Statements like those of US State Department spokesman Philip Crowley yesterday that seek to discourage the planned return of legitimate President Manuel Zelaya to his country (ask not for whom the woodshed tolls, Phil, it tolls for thee), are no more than transparent efforts to maintain a state of violence as long as it does not prick consciences. The fear is not of violence but that it becomes more visible.

There would obviously be nothing violent about a citizen walking across a border, or a bridge, or docking a boat, or landing in aircraft in Honduran territory. The only possibility for violence is if the coup regime commits it first, by attacking or otherwise attempting to deprive that citizen – in this case, the elected president of the nation – of his liberty.

The fear from above is that such an act by the coup regime would make the latent violence, in all its brutality, visible for the world to see. The psychological power of that elected president entering his homeland against the illegitimate regime’s objection – whether he arrives safely at the capital, or at his ranch in Olancho, or whether he is quickly kidnapped again and put in a prison cell – would of course galvanize the civil resistance and swell its ranks and thus its ability to more permanently shut down highways, factories and plantations, as well as the halls of the coup government.

The “fears” and preoccupations expressed from above – whether from Arias or from the State Department - are not that violence could occur: the entire foundation of the coup regime is rule by violence and threat of it. That is a classic developed world liberal misconception, as in Phil Ochs' song Love Me I’m a Liberal: “I’m all for the blacks and Hispanics, as long as they don’t move next door,” and they’re all for nonviolence as long as they don’t have to watch the sacrifice – and the repression it historically makes visible - that disarms the time bomb of violence.

A coup d’etat is violence incarnate, an atrocity and a crime against humanity. The only thing democratic about the Honduras coup, in a sense, is that it has democratized the violence and repression, now distributed across the board to every Honduran citizen.

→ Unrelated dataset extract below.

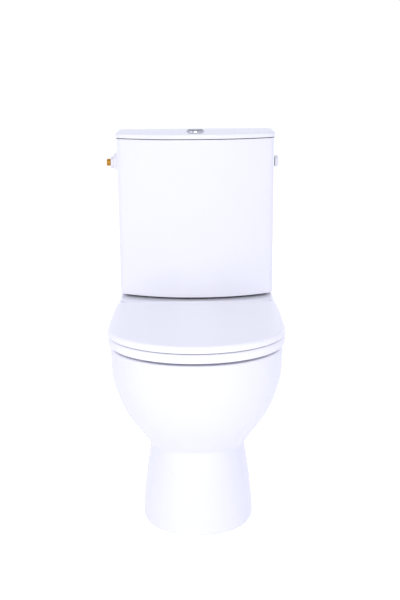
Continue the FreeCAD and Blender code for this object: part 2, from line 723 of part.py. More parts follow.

The social movements in Honduras have demonstrated over the past 25 days that they have an actual plan to disarm the coup, more potent and pragmatic than that of external sanctions against a regime that can more than make up the shortfall through its dealings with narco-trafficking and ex-Cuban organized crime and terrorist networks (thus, Gorilla-in-Chief Micheletti’s public scoff at Secretary Clinton’s phone call threatening more sanctions on Monday). The Gallup poll and other indications have demonstrated that a plurality of Honduran citizens – 46 percent - opposes the coup and that only a small minority – 30 percent - approves of its regime. And those numbers, too - measured at the peak of the coup's control over information flow in the country - are suppressed by the shutdown of all critical media in Honduras during the days in early July when the survey was taken: an accurate poll today – now that Channel 36, Radio Globo, Radio Progreso and other independent media have retaken the airwaves through their own civil resistance - would very likely show greater opposition to the coup and shrunken support for it.

The hour approaches when international solidarity against the coup can best help the resistance by simply getting out of the way, allowing the Honduran people to reassert their democracy, and by accurately reporting and translating each step of their emerging history so that it does not occur in darkness.

Democracy can never be imposed from the outside or from above, not even by sanctions. The regular suggestions from some that if only full external sanctions would be applied “the coup would fall in a day” are naïve and inaccurate for the many reasons I’ve outlined and repeated already in previous posts. That’s a lesson I thought we all had learned already, but apparently not.

Democracy, however, can always be asserted from below, when an organized people stand up. That is the next chapter in Honduras, its best - and probably its only - hope.

Update: Arias' efforts to convene, today, eleventh hour last chance "talks," are officially not happening.